With sustainability and cost pressures in the spotlight, chemical manufacturers are increasingly seeking to boost efficiency through data-driven decision making. Advanced analytics and explainable machine learning offer complementary ways to mine new insights from existing data. In this post, we'll explore how these solutions deal with the all-too-common problem of asset degradation, specifically focusing on heat exchanger fouling.
Heat exchangers inevitably foul over time, although the specific rate of fouling differs depending on various factors including temperature and chemical properties. Once their efficiency drops below a certain threshold, they are taken offline for maintenance, slowing down production. Thus, at a global-scale continuous production facility, even minor heat exchanger fouling can have a significant impact on P&L.
How does advanced analytics help?
Given the deluge of data that a typical process plant produces each day, it's not always easy to see the whole process, especially using an old-school tool like Excel, which many plants continue to rely on. With advanced analytics—a set of solutions that help visualize data and diagnose issues, such as dashboards and traditional Six Sigma models—engineers can easily and quickly flag important issues and trends.
When it comes to heat exchanger fouling, the immediate application of advanced analytics offers valuable benefits. From examining the device's historical fouling instances, its behavioral pattern can be plotted, producing visualizations that can easily be shared with others on the team. These recent trends can then be extrapolated to the future to give an idea of how the heat exchanger's efficiency will evolve over time. Using this pattern, engineers can understand roughly how often the heat exchanger needs to be cleaned and plan the maintenance schedule accordingly—assuming this pattern continues to hold true.
What about explainable machine learning?
Once the heat exchanger's fouling behavior has been visualized and plotted using advanced analytics techniques, you can use explainable machine learning to dig deeper into the data. This is particularly valuable in one particular type of use case that we often see in process plants, where a heat exchanger starts rapidly degrading for unknown reasons, rather than following an understandable, linear pattern.
Unlike advanced analytics, which relies on the user's domain expertise when it comes to root cause identification, machine learning models can take in historical data and automatically learn all the factors affecting production KPIs as well as relationships between them, in a matter of hours. In the heat exchanger use case, for example, the models learn both what factors are affecting the device's performance and degradation and what those effects are.
Sometimes the factors are fairly obvious, i.e. bulk temperature. In other instances, however, a machine learning algorithm may be able to dig deeper than conventional solutions and uncover complex root causes occurring upstream of the heat exchanger. For example, a process medium may contain certain components which lead to crystallization or solids forming on the device's surface. The specific composition may vary depending on various upstream factors.

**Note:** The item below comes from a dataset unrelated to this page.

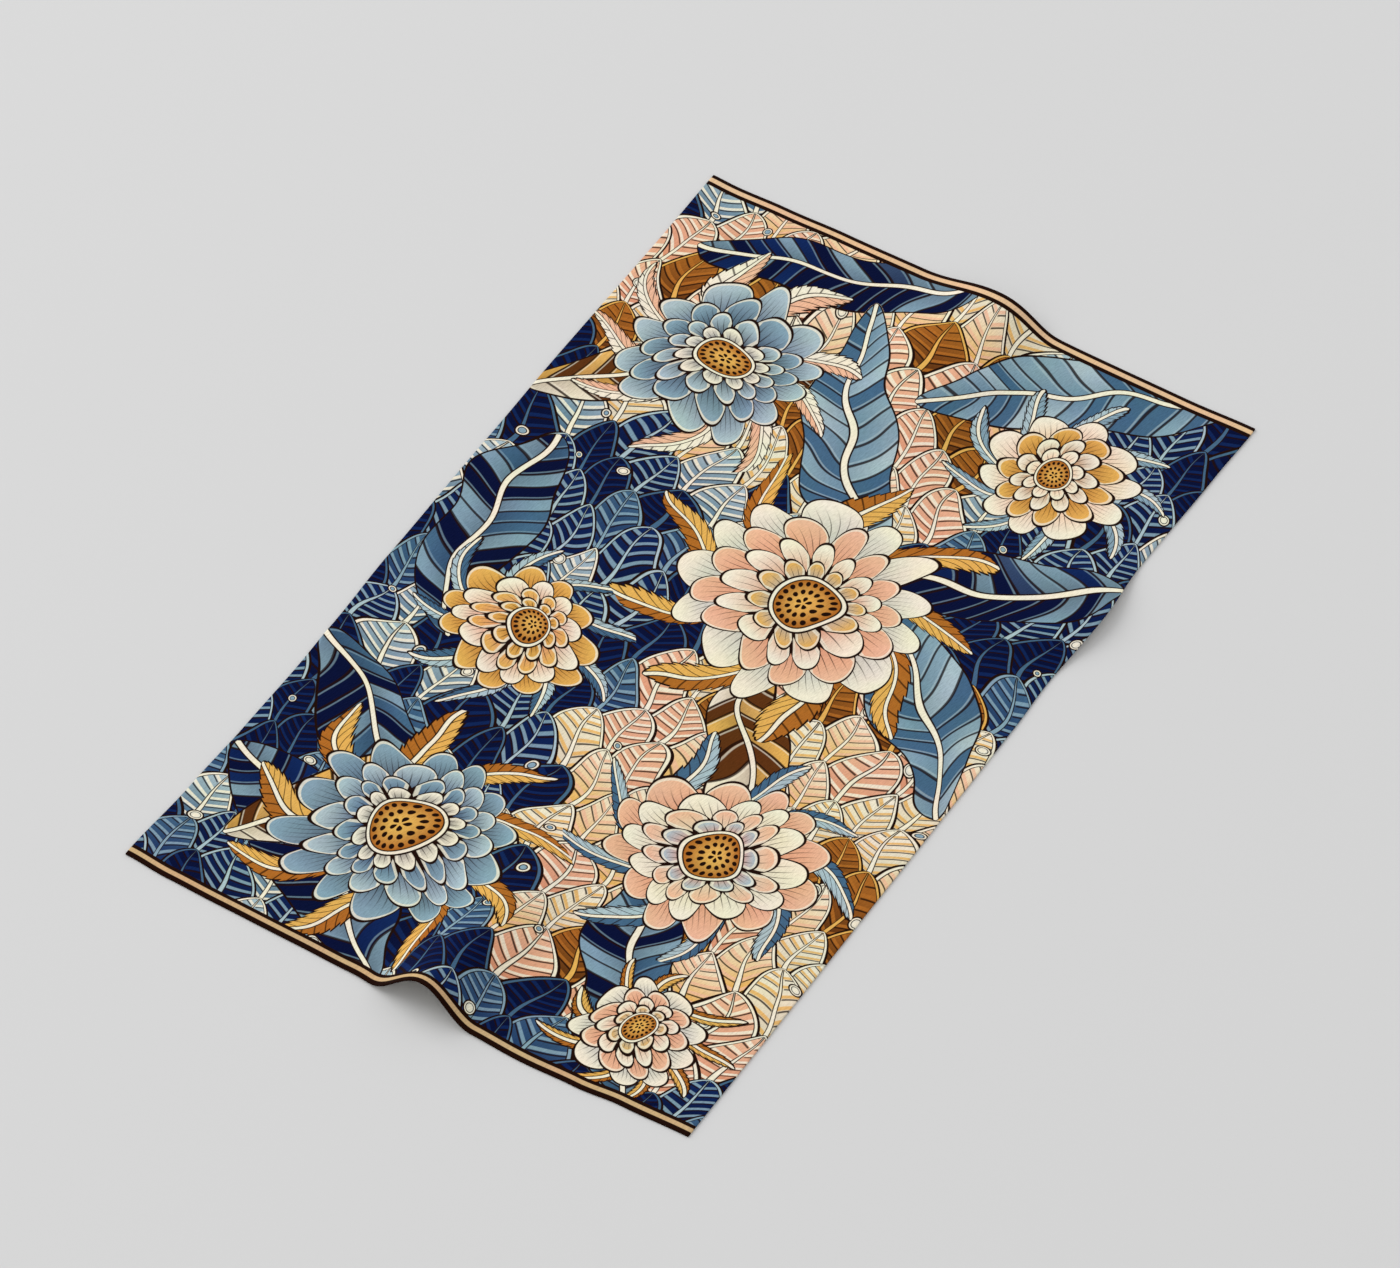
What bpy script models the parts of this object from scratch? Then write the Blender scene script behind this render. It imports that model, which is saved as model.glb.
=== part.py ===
"""Beach towel laid out on a flat surface: one closed sheet of cloth, hems included.

Metres, +Z up. The towel's length runs along Y: the near end is at -Y, the far end at +Y.
The origin is under the middle of the towel, on the surface that it lies on.

The underside is a grid that covers the towel's outline as it lies. Each fold lifts a part
of it off the surface, and a Solidify modifier gives the grid the thickness of the cloth.
"""

import math
from collections import namedtuple

import bmesh
import bpy
from mathutils import Vector

# ---------------------------------------------------------------- driving dimensions

LENGTH = 1.515       # from corner to corner along a long edge, as the towel lies
WIDTH = 0.880        # from corner to corner across an end
THICKNESS = 0.003    # terry cloth, pile included

# Folds that run in from an edge. Their height is greatest at the edge and fades inwards.
# edge: the edge it starts from     at: place of its crest along that edge (X, or Y on a long edge)
# height: lift of the underside     before, after: widths of its two flanks at the edge
# reach: how far in it fades out    lean: sideways drift of the crest over that reach
# spread: how much wider the flanks are where it ends, as a share
Fold = namedtuple("Fold", "edge at height before after reach lean spread")
FOLDS = (
    Fold("near", 0.031, 0.0510, 0.080, 0.078, 0.434, -0.004, 0.60),
    Fold("far", 0.035, 0.0285, 0.130, 0.090, 0.404, -0.008, 0.45),
    Fold("right", 0.325, 0.0150, 0.125, 0.135, 0.270, -0.084, 0.25),
)
FADE_POWER = 1.6     # above 1, so that a fold runs out into the flat cloth without a kink

# The crease left by folding the towel in half: a low, broad ridge from end to end.
CREASE_AT = 0.027
CREASE_HEIGHT = 0.0038
CREASE_FLANK = 0.150

# How far the edges stand out from the straight sides of a rectangle of that size.
# at: place along the edge     out: outwards from that side
Bow = namedtuple("Bow", "at out")
NEAR_BOWS = (
    Bow(-0.440, -0.0005), Bow(-0.370, 0.0040), Bow(-0.290, 0.0055), Bow(-0.170, 0.0065),
    Bow(-0.080, 0.0080), Bow(-0.020, 0.0135), Bow(0.050, 0.0115), Bow(0.110, 0.0110),
    Bow(0.190, 0.0135), Bow(0.270, 0.0105), Bow(0.340, 0.0045), Bow(0.440, 0.0010),
)
FAR_BOWS = (
    Bow(-0.440, 0.0), Bow(-0.400, -0.0015), Bow(-0.320, 0.0015), Bow(-0.220, 0.0050),
    Bow(-0.090, 0.0075), Bow(0.060, -0.0010), Bow(0.140, -0.0060), Bow(0.210, -0.0060),
    Bow(0.330, -0.0055), Bow(0.440, -0.0015),
)
LEFT_BOWS = (
    Bow(-0.7575, 0.0), Bow(-0.600, -0.0065), Bow(-0.480, -0.0095), Bow(-0.360, -0.0105),
    Bow(-0.260, -0.0085), Bow(-0.110, -0.0040), Bow(0.150, -0.0010), Bow(0.340, 0.0010),
    Bow(0.590, 0.0), Bow(0.7575, 0.0015),
)
RIGHT_BOWS = (
    Bow(-0.7575, -0.0005), Bow(-0.480, 0.0), Bow(-0.250, -0.0005), Bow(-0.050, -0.0010),
    Bow(0.090, -0.0015), Bow(0.190, -0.0045), Bow(0.325, 0.0060), Bow(0.450, -0.0055),
    Bow(0.640, -0.0020), Bow(0.7575, 0.0005),
)

# Grid lines of the sheet, close together where the cloth bends most.
Zone = namedtuple("Zone", "start end cells")
ZONES_ACROSS = (
    Zone(-0.440, -0.380, 2), Zone(-0.380, -0.170, 4), Zone(-0.170, -0.050, 6),
    Zone(-0.050, 0.110, 20), Zone(0.110, 0.220, 5), Zone(0.220, 0.400, 5), Zone(0.400, 0.440, 2),
)
ZONES_ALONG = (
    Zone(-0.7575, -0.630, 7), Zone(-0.630, -0.320, 8), Zone(-0.320, 0.140, 5),
    Zone(0.140, 0.500, 12), Zone(0.500, 0.7575, 8),
)

CLOTH_COLOUR = (0.070, 0.130, 0.230, 1.0)
CLOTH_ROUGHNESS = 0.92


# ---------------------------------------------------------------- form of the cloth

def grid_lines(zones):
    """Places of the grid lines over all the zones, each zone cut into equal cells."""
    lines = [zones[0].start]
    for zone in zones:
        pitch = (zone.end - zone.start) / zone.cells
        lines += [zone.start + pitch * (cell + 1) for cell in range(zone.cells)]
    return lines


def bell(share):
    """Cross-section of a fold: 1 on its crest, running out flat where share is -1 or 1."""
    return 0.5 * (1.0 + math.cos(math.pi * max(-1.0, min(1.0, share))))


def edge_bow(bows, at):
    """Outward offset of an edge, eased from one row of its table to the next."""
    for first, last in zip(bows, bows[1:]):
        if at <= last.at:
            share = (at - first.at) / (last.at - first.at)
            return last.out + (first.out - last.out) * bell(max(0.0, share))
    return bows[-1].out


def fold_lift(fold, x, y):
    """Height that one fold gives to a point of the sheet."""
    along, depth = {
        "near": (x, y + LENGTH / 2),
        "far": (x, LENGTH / 2 - y),
        "right": (y, WIDTH / 2 - x),
    }[fold.edge]
    inward = depth / fold.reach
    if inward >= 1.0:
        return 0.0
    from_crest = along - (fold.at + fold.lean * inward)
    flank = fold.before if from_crest < 0.0 else fold.after
    flank *= 1.0 + fold.spread * inward
    return fold.height * (1.0 - inward) ** FADE_POWER * bell(from_crest / flank)


def laid_point(x, y):
    """Where a point of the flat rectangle lies: moved by the outline, lifted by the folds."""
    across = (x + WIDTH / 2) / WIDTH
    along = (y + LENGTH / 2) / LENGTH
    lift = CREASE_HEIGHT * bell((x - CREASE_AT) / CREASE_FLANK)
    lift += sum(fold_lift(fold, x, y) for fold in FOLDS)
    return Vector((
        x + edge_bow(RIGHT_BOWS, y) * across - edge_bow(LEFT_BOWS, y) * (1.0 - across),
        y + edge_bow(FAR_BOWS, x) * along - edge_bow(NEAR_BOWS, x) * (1.0 - along),
        lift,
    ))


# ---------------------------------------------------------------- the towel

def cloth_material():
    material = bpy.data.materials.new("printed_terry")
    material.use_nodes = True
    shader = material.node_tree.nodes["Principled BSDF"]
    shader.inputs["Base Color"].default_value = CLOTH_COLOUR
    shader.inputs["Roughness"].default_value = CLOTH_ROUGHNESS
    shader.inputs["Metallic"].default_value = 0.0
    return material


def towel():
    """One sheet with its hems, its underside resting on the surface around the folds."""
    across = grid_lines(ZONES_ACROSS)
    along = grid_lines(ZONES_ALONG)
    columns, rows = len(across) - 1, len(along) - 1

    sheet = bmesh.new()
    bmesh.ops.create_grid(sheet, x_segments=columns, y_segments=rows, size=0.5)
    for vertex in sheet.verts:
        column = round((vertex.co.x + 0.5) * columns)
        row = round((vertex.co.y + 0.5) * rows)
        vertex.co = laid_point(across[column], along[row])

    # The outline isn't symmetric, so the sheet is centred on its own box.
    for axis in (0, 1):
        places = [vertex.co[axis] for vertex in sheet.verts]
        middle = (min(places) + max(places)) / 2
        for vertex in sheet.verts:
            vertex.co[axis] -= middle

    mesh = bpy.data.meshes.new("towel")
    sheet.to_mesh(mesh)
    sheet.free()
    mesh.materials.append(cloth_material())
    mesh.shade_smooth()

    piece = bpy.data.objects.new("towel", mesh)
    bpy.context.scene.collection.objects.link(piece)
    cloth = piece.modifiers.new("cloth", "SOLIDIFY")
    cloth.thickness = THICKNESS
    cloth.offset = 1.0
    cloth.use_even_offset = True
    return piece


def main():
    for old in list(bpy.data.objects):
        bpy.data.objects.remove(old)
    towel()


main()
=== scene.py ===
# %% [markdown]
# # A beach towel, laid out flat
# The towel is one piece of printed terry cloth, 889 mm wide and 1524 mm long, lying on a floor.
# Its top is sheared to a short velour and carries the print; its back keeps its pale loops.
# It doesn't lie quite flat: a tall fold stands at the near end, a lower one at the far end,
# and the long right-hand edge is lifted a little.
#
# This lesson makes the cloth as a thin sheet, gives it its pile and its print with nodes
# alone, and then sets up the floor, the light and the camera.

import math
from collections import namedtuple

import bmesh
import bpy
from mathutils import Matrix, Vector


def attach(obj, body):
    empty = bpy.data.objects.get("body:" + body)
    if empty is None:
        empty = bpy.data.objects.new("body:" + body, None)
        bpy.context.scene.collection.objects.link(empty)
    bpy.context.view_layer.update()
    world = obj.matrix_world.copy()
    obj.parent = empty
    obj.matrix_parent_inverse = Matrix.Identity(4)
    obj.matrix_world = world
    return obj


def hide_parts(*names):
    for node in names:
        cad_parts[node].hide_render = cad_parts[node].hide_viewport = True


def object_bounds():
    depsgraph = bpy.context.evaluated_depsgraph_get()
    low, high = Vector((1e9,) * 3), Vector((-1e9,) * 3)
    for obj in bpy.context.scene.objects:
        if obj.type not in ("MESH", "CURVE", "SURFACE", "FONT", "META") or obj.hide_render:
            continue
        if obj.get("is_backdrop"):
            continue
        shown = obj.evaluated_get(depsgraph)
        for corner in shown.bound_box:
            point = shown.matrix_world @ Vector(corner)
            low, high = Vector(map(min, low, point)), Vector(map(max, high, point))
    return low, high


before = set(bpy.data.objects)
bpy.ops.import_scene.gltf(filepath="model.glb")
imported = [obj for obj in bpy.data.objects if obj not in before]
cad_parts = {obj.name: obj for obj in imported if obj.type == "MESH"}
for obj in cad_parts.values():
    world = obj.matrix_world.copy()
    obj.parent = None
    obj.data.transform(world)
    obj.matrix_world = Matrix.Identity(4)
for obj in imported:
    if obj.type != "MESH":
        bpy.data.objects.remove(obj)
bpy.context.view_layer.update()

# %% [markdown]
# ## How the cloth lies
# A laid-out towel is a rectangle that has been moved a little everywhere: its edges bow in and
# out, and its folds lift it off the floor. It could be draped with Blender's cloth simulation,
# but the folds here have known places and heights, so a few short tables are surer. Each fold
# is a bell-shaped ridge that is highest at its edge and fades out inwards.

# %% Sizes of the towel and of its folds
LENGTH = 1.515       # metres from corner to corner along a long edge, as the towel lies
WIDTH = 0.880        # from corner to corner across an end
THICKNESS = 0.003    # the cloth with its pile
CUT_WIDTH = 0.889    # the flat towel, as it was cut and hemmed
CUT_LENGTH = 1.524

# edge: the edge it starts from     at: place of its crest along that edge (X, or Y on a long edge)
# height: lift of the underside     before, after: widths of its two flanks at the edge
# reach: how far in it fades out    lean: sideways drift of the crest over that reach
# spread: how much wider the flanks are where it ends, as a share
Fold = namedtuple("Fold", "edge at height before after reach lean spread")
FOLDS = (
    Fold("near", 0.031, 0.0510, 0.080, 0.078, 0.434, -0.004, 0.60),
    Fold("far", 0.035, 0.0285, 0.130, 0.090, 0.404, -0.008, 0.45),
    Fold("right", 0.325, 0.0150, 0.125, 0.135, 0.270, -0.084, 0.25),
)
FADE_POWER = 1.6     # above 1, so that a fold runs out into the flat cloth without a kink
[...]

Traditional machine learning models can also pinpoint root causes. However, in a traditional black-box machine learning algorithm, the results aren't visualized in a way that the user can understand, limiting their usability in a plant where engineers need to actively analyze and interpret data. Explainable solutions, in contrast, quantify the potential influence of each parameter and provide confidence measures, so that engineers can understand them the same as they might an advanced analytics dashboard.
Along with helping track down the root cause of fouling, explainable machine learning solutions can make predictions about the heat exchanger's future behavior and come up with recommendations that extend its life and minimize costly repairs. Earlier we noted that advanced analytics has a similar prediction-generating capability; however, this capability is limited to linear relationships. In cases where the device deteriorates rapidly for mysterious reasons, a traditional plot would simply be inaccurate. Using explainable machine learning solutions can help supply more accurate predictions about degradation, limiting maintenance downtime and ultimately lowering operational costs.
Another benefit is that engineers might also be more proactive about changing their workflow based on the models' discoveries about optimization. Once certain upstream factors are pinpointed as affecting the heat exchanger's behavior, they can adjust their behavior accordingly to minimize these factors.
In short, advanced analytics and explainable machine learning can serve as complementary solutions to solve the costly problem of heat exchanger fouling. Indeed, many software tools include both functionalities. Whether you're looking for quick insights via advanced analytics, or more in-depth problem-solving and recommendations via explainable machine learning, these solutions can work together to take your process to the next level.